As the French pursued their part in the scramble for Africa in the 1880s and 1890s, they conquered large inland areas, and at first ruled them as either a part of the Senegal colony or as independent entities. These conquered areas were usually governed by French Army officers, and dubbed "military territories". In the late 1890s, the French government began to rein in the territorial expansion of its "officers on the ground", and transferred all the territories west of Gabon to a single governor based in Senegal, reporting directly to the Minister of Overseas Affairs. The first governor-general of Senegal was named in 1895, and in 1904, the territories he oversaw were formally named French West Africa (AOF). Gabon would later become the seat of its own federation French Equatorial Africa (AEF), which was to border its western neighbor on the modern boundary between Niger and Chad.
After the Fall of France in June 1940 and the two battles of Dakar against the Free French Forces in July and September 1940, authorities in West Africa declared allegiance to the Vichy regime, as did the colony of French Gabon in AEF. While the latter fell to Free France after the Battle of Gabon in November 1940, West Africa remained under Vichy control until the Allied landings in North Africa (operation Torch) in November 1942.
Following World War II, the French government began a process of extending limited political rights in its colonies. In 1945 the French Provisional Government allocated ten seats to French West Africa in the new Constituent Assembly called to write a new French Constitution. Of these five would be elected by citizens (which only in the Four Communes could an African hope to win) and five by African subjects. The elections brought to prominence a new generation of French-educated Africans. On 21 October 1945 six Africans were elected, the Four Communes citizens chose Lamine Guèye, Senegal/Mauritania Léopold Sédar Senghor, Ivory Coast/Upper Volta Félix Houphouët-Boigny, Dahomey/Togo Sourou-Migan Apithy, Soudan-Niger Fily Dabo Sissoko, and Guinea Yacine Diallo. They were all re-elected to the 2nd Constituent Assembly on 2 June 1946.
In 1946, the
Loi Lamine Guèye granted some limited citizenship rights to natives of the African colonies. The French Empire was renamed the French Union on 27 October 1946, when the new constitution of the French Fourth Republic was established. In late 1946 under this new constitution, each territory was for the first time (excepting the Four Communes) able elect local representatives, albeit on a limited franchise, to newly established General Councils. These elected bodies had only limited consultative powers, although they did approve local budgets. The Loi Cadre of 23 June 1956 brought universal suffrage to elections held after that date in all French African colonies. The first elections under universal suffrage in French West Africa were the municipal elections of late 1956. On 31 March 1957, under universal suffrage, territorial Assembly elections were held in each of the eight colonies (Togo as a UN trust Territory was at this stage on a different trajectory). The leaders of the winning parties were appointed to the newly instituted positions of Vice-Presidents of the respective Governing Councils — French Colonial Governors remained as Presidents.

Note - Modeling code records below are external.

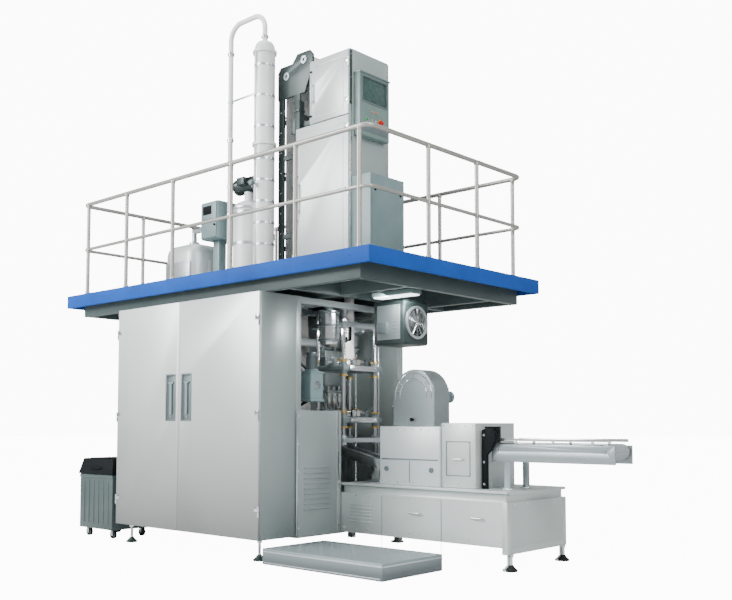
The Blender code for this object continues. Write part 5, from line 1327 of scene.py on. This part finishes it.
def build_belt(y, tail, drive, axle, radius):
    loops = []
    for size, py in ((radius, y[0]), (radius, y[1]), (radius - 0.005, y[1]), (radius - 0.005, y[0])):
        path = arc((drive, axle), size, 90, -90, 24) + arc((tail, axle), size, -90, -270, 24)
        loops.append([(u, py, v) for u, v in path])
    belt = Piece()
    belt.skin(loops, True)
    belt.stand_in("outfeed_belt", "conveyor_belt", "belt")
    ribs, top = Piece(), axle + radius
    for px in steps_between(tail, drive, 34):
        ribs.block(near(px, 0.003), (y[0] + 0.006, y[1] - 0.006), (top - 0.0008, top - 0.0001), 0.0002, 1)
    ribs.finish("belt_cross_ribs", "belt", "belt")
    profile = [(0.040, 0.0), (0.053, 0.004), (0.055, 0.05), (0.055, 0.95), (0.053, 0.996), (0.040, 1.0)]
    for node, px in (("conveyor_tail_roller", tail), ("conveyor_drive_roller", drive)):
        ends = span(node)[1]
        roller = Piece().lathe((px, y[0] + 0.003, axle), (px, y[1] - 0.003, axle), profile, 44)
        roller.rod((px, ends[0], axle), (px, ends[1], axle), 0.0119, 24)
        roller.stand_in(node + "_drum", node, "steel")
        flats = Piece()
        for py in ends:
            flats.block(near(px, 0.004), near(py, 0.0015), near(axle, 0.010), 0.0005)
        flats.finish(node + "_key_flats", "dark", "dark_steel", BODY_OF[node])


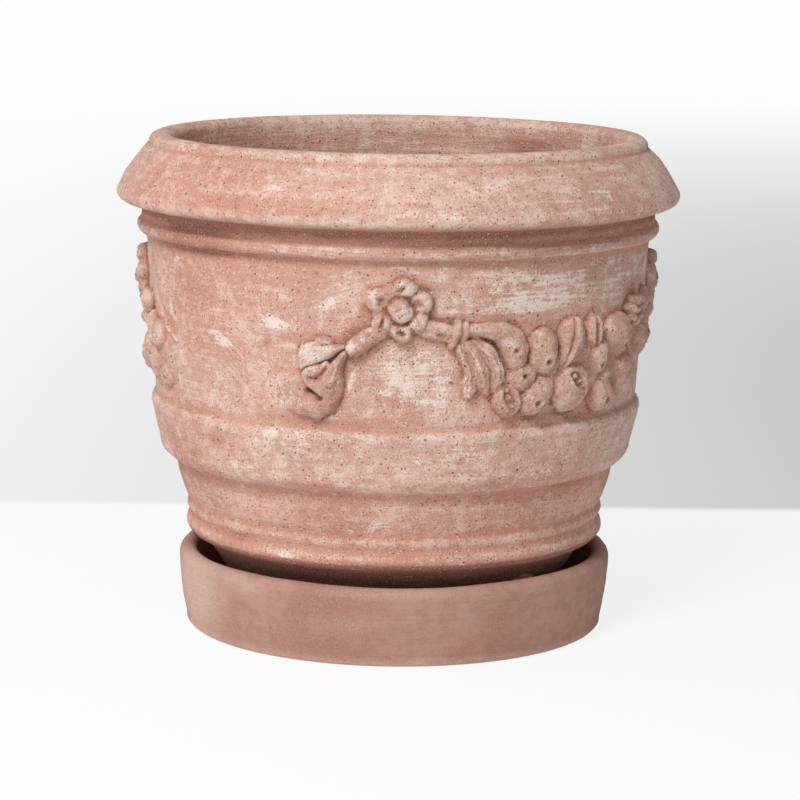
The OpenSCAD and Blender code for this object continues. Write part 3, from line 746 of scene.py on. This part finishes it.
def unrolled(turn, z, radius):
    """Places on the wall laid out flat, in metres: round to the right, then up."""
    turn = (turn + 180) % 360 - 180
    return np.stack([np.radians(turn) * radius, 0 * turn, z], -1) * MM


def outward(outline):
    """How a closed outline's surface faces at each of its points."""
    along = np.roll(outline, -1, 0) - np.roll(outline, 1, 0)
    along = along / np.linalg.norm(along, axis=1, keepdims=True)
    return np.stack([along[:, 1], -along[:, 0]], 1)


def turned_shape(outline, columns, offset):
    """A closed outline taken round the axis, moved out of its surface by the offset.

    Gives the turn, radius and height of each point, in rows round the pot, and the faces.
    """
    turn = np.arange(columns)[None, :] * 360 / columns + 0 * outline[:, :1]
    radius = outline[:, :1] + 0 * turn
    z = outline[:, 1:] + 0 * turn
    move = offset(turn, z, radius)
    out = outward(outline)
    radius = radius + out[:, :1] * move
    z = z + out[:, 1:] * move
    row, column = np.arange(len(outline))[:, None], np.arange(columns)[None, :]
    upper, right = (row + 1) % len(outline), (column + 1) % columns
    corners = [row * columns + column, row * columns + right]
    corners += [upper * columns + right, upper * columns + column]
    return turn, radius, z, np.stack(corners, -1).reshape(-1, 4)


def painted(turn, z, patches):
    """The strongest of several soft oval patches: its strength in its middle, 0 outside."""
    value = np.zeros(turn.shape)
    for middle, height, width, tall, tilt, strength in patches:
        right = ((turn - middle + 180) % 360 - 180) * MM_PER_DEGREE
        u, v = tilted(right, z - height, tilt)
        cover = 1 - smooth_step(np.hypot(2 * u / width, 2 * v / tall), 0.25, 1.25)
        value = np.maximum(value, strength * cover)
    return value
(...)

The Constitution of the French Fifth Republic of 1958 again changed the structure of the colonies from the French Union to the . Each territory was to become a "Protectorate", with the consultative assembly named a National Assembly. The Governor appointed by the French was renamed the "High Commissioner", and made head of state of each territory. The Assembly would name an African as Head of Government with advisory powers to the Head of State. Legally, the federation ceased to exist after the September 1958 referendum to approve this French Community. All the colonies except Guinea voted to remain in the new structure. Guineans voted overwhelmingly for independence. In 1960, a further revision of the French constitution, compelled by the failure of the French Indochina War and the tensions in Algeria, allowed members of the French Community to unilaterally change their own constitutions. Senegal and former French Sudan became the Mali Federation (1960–61), while Ivory Coast, Niger, Upper Volta and Dahomey subsequently formed the short-lived Sahel-Benin Union, later the Conseil de l'Entente.